Manual transcription of multi-speaker conversations is time-consuming and error-prone. Identifying which speaker said what in a recording requires careful listening and annotation. Editing dialogue audio without creating unnatural gaps or artifacts requires specialized techniques. Generating natural-sounding speech from text that matches specific voice characteristics needs careful parameter tuning.

Core Highlights

Transcriber converts speech to timestamped text with word-level timing. Diarizer separates speaker segments and assigns consistent labels throughout the recording. Editor trims and rearranges audio with crossfade transitions to preserve natural pacing. Synthesizer generates speech from text with configurable voice and style parameters.

How to Use It?

Basic Usage

import whisper
from dataclasses\
  import dataclass

@dataclass
class Segment:
  speaker: str
  text: str
  start: float
  end: float

class DialogueTranscriber:
  def __init__(
    self,
    model_size:\
      str = 'base'
  ):
    self.model =\
      whisper.load_model(
        model_size)

  def transcribe(
    self,
    audio_path: str
  ) -> list[Segment]:
    result = self.model\
      .transcribe(
        audio_path,
        word_timestamps=\
          True)
    segments = []
    for seg in result\
        ['segments']:
      segments.append(
        Segment(
          speaker=\
            'unknown',
          text=seg['text']
            .strip(),
          start=\
            seg['start'],
          end=\
            seg['end']))
    return segments

Real-World Examples

from pyannote.audio\
  import Pipeline

class DiarizationRunner:
  def __init__(
    self,
    auth_token: str
  ):
    self.pipeline =\
      Pipeline\
        .from_pretrained(
          'pyannote/'
          'speaker-'
          'diarization-3.1',
          use_auth_token=\
            auth_token)

  def run(
    self,
    audio_path: str,
    num_speakers:\
      int = None
  ) -> list[dict]:
    params = {}
    if num_speakers:
      params[
        'num_speakers']\
          = num_speakers
    diarization =\
      self.pipeline(
        audio_path,
        **params)
    turns = []
    for turn, _,\
        speaker in\
          diarization\
            .itertracks(
              yield_label=\
                True):
      turns.append({
        'speaker':
          speaker,
        'start':
          turn.start,
        'end':
          turn.end})
    return turns

Advanced Tips

Combine Whisper transcription with pyannote diarization by aligning word timestamps to speaker segments for accurate speaker-attributed transcripts. Pre-process audio with noise reduction before transcription to improve accuracy in recordings with background noise. Use voice activity detection to skip silent sections before running the full transcription pipeline, reducing processing time on long recordings. When working with stereo recordings where each speaker is isolated on a separate channel, split the channels before diarization to significantly improve speaker separation accuracy.

When to Use It?

Use Cases

Transcribe a multi-speaker podcast episode with speaker labels and timestamps. Build a voice assistant pipeline that processes user dialogue and generates spoken responses. Create an automated editing workflow that removes filler words and long pauses from interview recordings.

Related Topics

Speech recognition, speaker diarization, text-to-speech, audio processing, Whisper, and pyannote.

Important Notes

Requirements

Whisper model for speech transcription with GPU recommended for larger model sizes. Pyannote library with Hugging Face access token for speaker diarization. FFmpeg for audio format conversion and segment extraction.

Usage Recommendations

Do: use the largest Whisper model that fits in available GPU memory for best transcription accuracy. Provide the expected number of speakers to the diarization pipeline when known for more reliable speaker separation. Normalize audio levels before processing to ensure consistent input quality.

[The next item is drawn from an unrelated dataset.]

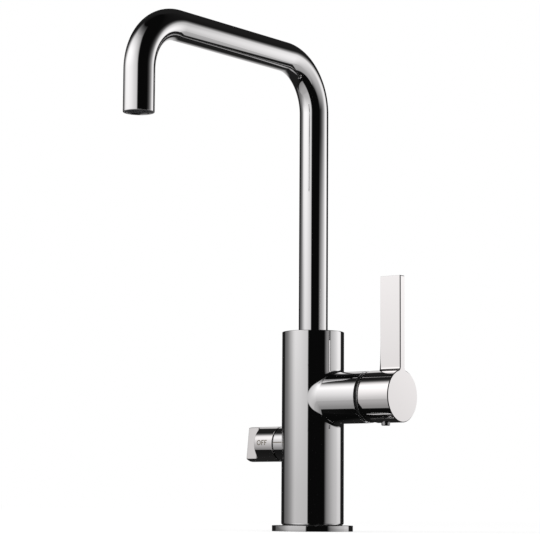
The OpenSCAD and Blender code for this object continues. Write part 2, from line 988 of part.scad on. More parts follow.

Don't: assume diarization speaker labels are consistent across separate audio files since the model assigns arbitrary identifiers per session. Run large model transcription on CPU which is prohibitively slow for files longer than a few minutes. Skip audio preprocessing for recordings with significant background noise or varying volume levels.

Limitations

Transcription accuracy degrades with overlapping speech, heavy accents, and domain-specific terminology not in the training data. Diarization may confuse speakers with similar voice characteristics especially in short segments. Real-time processing requires GPU hardware and optimized model configurations that add deployment complexity.